It's true, European economies didn't grow much, but neither their expenses. They enjoy a long period of relative stability, something that America does not. Yes, they have less overnight billionaires then us, but... you can't have it all.

Cuba has better more affordable health care system than US. When it comes to health care, it's mainly special interests armed with scare tactics combined with certain backward obsession with certain brand of mystic individualism in the mind of large number of people in this country that are obstacles.

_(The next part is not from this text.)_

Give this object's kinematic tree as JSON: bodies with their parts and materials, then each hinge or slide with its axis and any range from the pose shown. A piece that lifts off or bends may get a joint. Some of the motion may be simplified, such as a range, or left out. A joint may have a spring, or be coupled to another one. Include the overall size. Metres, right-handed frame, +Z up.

European countries have more equal distribution of wealth, much more stable life, more vacations and overall higher quality of life. But Europe doesn't have to or doesn't think it should spend $500 billions a year in military and throw trillions into wars. It doesn't mean Europe wasn't under the same competitive pressure as US does. Europe just has different priorities. It's either this or that, you can't have it both ways: general social safety net AND the ability to act as world police. Speaking of Europeans, a Swedish old gentleman I met in a flea market outside Stockholm told me he had been working in the US for years before he retired, and he wasn't the biggest fan of US and the rampant social conservatism/religious fundamentalism in the US (He was working in California for crying out loud and he can't stand the conservatism over there. While he's telling me his story, I was thinking what his reaction would be if he were working in deep south back then), but he was glad that Europe chose to let the US run amok in term of oversea military adventure, in his own words: "empire always overreaches, they always spend themselves into bankruptcy, truest me, no matter how exceptional Americans think they are, their empire will not be the exception.".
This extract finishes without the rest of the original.